If the Pastafari prays to His Noodliness to smite thee, ought we to expect the sound of a whip-crack as the end of His noodley appendage exceeds the speed of sound when it strikes your knee cap and you crumple to the ground? Where, then, is faith? Where, then, is free will? We would then know for certain that His Noodliness exists. There would be no question that He exists. We would not be free to choose to believe in Him nor would we be free to choose not to believe in Him. There would be direct evidence of His existence--not only your shattered knee cap but also some bits of pasta on the knee of your pants.

If, on the other hand, the Pastafari prays to His Noodliness to smite thee and you, say, step in a chuck hole and your knee bends the wrong way and breaks and you crumple to the ground, then we being skeptics would not be able to directly attribute your breaking your  knee to His Noodliness intervening in response to the Pastafari's prayer. We would simply beileve it was a coincidence. The Pastafari believes His Noodliness answered his prayer. And free will is preserved.

What's really going to bake the Pastafari's noodle later on is, if the chuck hole formed "naturally" beforehand in anticipation of his prayer.

Luka, Jerry, and Atheist Exile

I am still reading through the discussions in the Free Will Group. I am also looking into Daniel Dennet's concept of Free will before I post a response regarding free will.

It is reasonable to believe determinism is reliable yet one can, and indeed ought to, remain skeptical regarding determinism.

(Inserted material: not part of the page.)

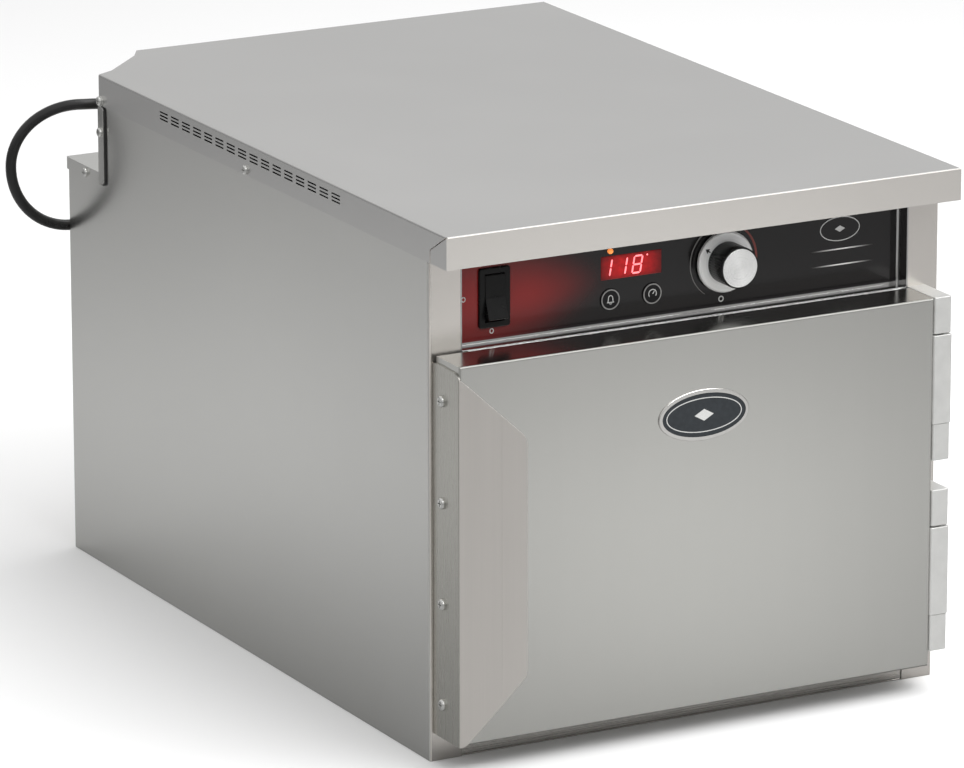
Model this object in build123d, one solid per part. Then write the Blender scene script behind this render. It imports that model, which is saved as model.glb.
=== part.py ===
from build123d import *
import math
import os

# Countertop heated holding cabinet, double walled stainless sheet, door hinged on the right.
# Origin: centre of the base footprint, on the counter. X to the right, Y to the back, Z up. mm.

# ---------------------------------------------------------------- driving dimensions
body_w = 483.0
body_d = 686.0
body_h = 452.0
sheet = 1.0
seat = 0.1
half_w = body_w / 2
front = -body_d / 2
back = body_d / 2
stile_w = 29.5
bend_r = 2.0
rail_set_back = 1.2
rail_depth = 17.0

# Cavity that holds the pans
cavity_half_w = 200.0
cavity_floor = 52.0
cavity_top = 316.0
cavity_back = 300.0
cavity_corner_r = 10.0

# Control compartment above the cavity
ledge_z = 346.0
deck_z = 348.0
recess_half_w = half_w - stile_w
recess_corner_r = 2.0
recess_depth = 14.0
panel_y = front + recess_depth

# Top cover
cover_front = -376.0
cover_back = back + 1.5
cover_half_w = half_w + 1.0
skirt_h = 27.5
skirt_bottom = body_h - skirt_h
wall_top = body_h - sheet - 0.2
lip_hem = 16.0
seam_w = 0.9
seam_back = front - 4.8
seam_knee_z = 435.6

# Rear left corner that is cut away above the cord ledge
notch_side_y = 275.5
notch_knee = (-225.5, 284.3)
notch_rear = (-183.3, 326.5)
notch_rear_x = -172.6
cord_ledge_z = 363.0
cord_ledge_h = 11.0
strap_w = 10.0
strap_t = 1.0
seal_t = 1.2
seal_reveal = 1.4

# Door
door_left = -236.5
door_right = 211.5
door_bottom = 24.8
door_top = 346.0
door_front = -386.6
door_back = front - 4.0
gasket_out = 210.0
gasket_in = 199.0
gasket_low = 38.0
gasket_high = 332.0
gasket_corner_r = 6.0
door_edge_r = 1.8
dish_half_w = 178.0
dish_h = 236.0
dish_corner_r = 12.0
badge_at = (-9.6, 275.9)
badge_half = (42.8, 21.8)
badge_rim = 3.4
badge_t = 1.2
catch_x = (-234.0, -218.0)
catch_z = (150.0, 212.0)

# Hinges on the right stile, three knuckle blocks each
hinge_tops = (346.2, 178.8)
end_knuckle_h = 31.4
mid_knuckle_h = 77.0
knuckle_gap_top = 1.3
knuckle_gap_low = 0.3
knuckle_left = door_right + 0.6
knuckle_right = 229.0
knuckle_corner_r = 2.2
knuckle_cap = 2.0
edge_screw_sink = 3.0
edge_screw_inset = 16.0
edge_screw_y = -361.0
mount_screw_x = 220.0
mid_proud = 0.6
pin_x = 224.5
pin_y = -382.0
pin_r = 2.5
run_clearance = 0.05

# Full height pull on the left edge of the door
pull_t = 1.5
pull_mid_z = 181.9
pull_low = 24.0
pull_high = 340.2
pull_shoulder_z = 336.3
pull_tip_half_h = 101.0
pull_reach = 58.0
pull_flare = 12.5
pull_corner_r = 14.0
pull_hem_w = 5.0
pull_hem_t = 1.2
pull_screw_y = -360.0
pull_screw_pitch = 86.0
pull_screw_count = 4

# Controls on the recessed panel (x, z)
switch_at = (-174.5, 383.6)
switch_bezel = (28.8, 50.4)
switch_open = (18.5, 40.7)
switch_hole = (21.2, 44.2)
switch_tilt = 10.0
display_at = (-46.2, 394.2)
display_size = (57.0, 20.0)
lamp_at = (-66.2, 408.6)
lamp_r = 2.4
button_at = ((-66.2, 367.6), (-26.6, 367.6))
button_r = 9.2
knob_at = (41.2, 386.8)
knob_r = 17.6
knob_cap_r = 16.3
dial_r = 26.0
knob_front = -357.2
dial_back = -331.3
dial_t = 3.8
shaft_r = 3.0
shaft_front = -349.0
shaft_flat = 2.0
bush_r = 4.95

# Controller board behind the panel (x0, x1, z0, z1)
board_gap = 11.6
board_t = 1.6
board_box = (-112.0, 12.0, 354.0, 438.0)

# Vent slots in the cover skirt
vent_rows = 3
vent_columns = 16
vent_pitch_y = 21.7
vent_pitch_z = 3.05
vent_size = (15.5, 1.5)
vent_first_y = -181.6
vent_low_z = 438.5

# Fasteners
screw_r = 2.0
screw_head_r = 4.2
screw_head_h = 2.8
pull_head_r = 4.9
pull_head_h = 3.2
screw_hole_r = screw_r + 0.05
side_screw_y = -15.0
side_screw_z = 429.3
strap_screw_z = 401.0
ledge_screw_at = (305.0, 357.0)
clamp_t = 1.2
clamp_r = 4.6

# Electrical parts on the deck
terminal_box = (-205.0, -150.0, 150.0, 172.0)
transformer_at = (88.0, -175.0)
high_limit_at = (70.0, 235.0)
wire_r = 1.6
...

We can say with confidence that causality is never violated in the verifiable universe, or more properly, all events are caused by the four fundamental forces of nature: gravity, electromagnetism, strong and weak nuclear forces. This statement can be falsified by simply providing evidence that demonstrates an effect without a cause. And if we consider Wheeler's Delayed Choice Experiment it may seem that the effect can preceed the cause yet we nonetheless still have a cause effect relationship and thus causality is still not violated. It would seem, then, that we can choose our reality and yet still not violate causality. What are we but macroscopic collections of microscopic quantum particles? I wonder both facetioulsy and seriuosly would I exist if there were no  other intelligent observers to observe me.

We might even wax philosophic about Laplace's Demon. To quote Laplace himself:

"We may regard the present state of the universe as the effect of its past and the cause of its future. An intellect which at a certain moment would know all forces that set nature in motion, and all positions of all items of which nature is composed, if this intellect were also vast enough to submit these data to analysis, it would embrace in a single formula the movements of the greatest bodies of the universe and those of the tiniest atom; for such an intellect nothing would be uncertain and the future just like the past would be present before its eyes."

That is, in a given instant, if we the know the exact position and momentum of every particle in the universe then we would know all cosmic events past, present, and future. Absolute Determinism.

Of course it is probably better to wax the car than wax philosophic since Absolute Determinism is at once refuted by the theories of Quantum Mechanics, for example, Heisenberg's Uncertainty Principle.

We may also consider Einstein's Theory of Realtivity which demonstrates that all event's, past, present, and future exist simultaneously, hence Einstein's statement, "the distinction between past, present and future is only an illusion, however persistent."
The future just as fixed as the past. What I do in the next second, the next minute, the next hour, the next day, the next ten years is determined the instant time began to exist. Time does not pass at all.

To which I reply: Eppur si muove! "And yet it moves!"

I understand that the Theory of Relativity has been tested in the laboratory numerous times and explains what we observe about the verifiable universe on a macroscopic scale (not the microscopic which is the magisterium of quantum mechanics), but everyday experience, my own personal observation, tells me that time passes.

Either I accept that my everyday experience is an illusion (if my everyday experience is an illusion, what else is an illusion? Down that path is tailspin into solipsism and nihilism), or I remain skeptical that Relativity is incomplete. That Relativity does not describe the microscopic, it is obvious that relativity is incomplete. There is a more complete theory yet to be discovered.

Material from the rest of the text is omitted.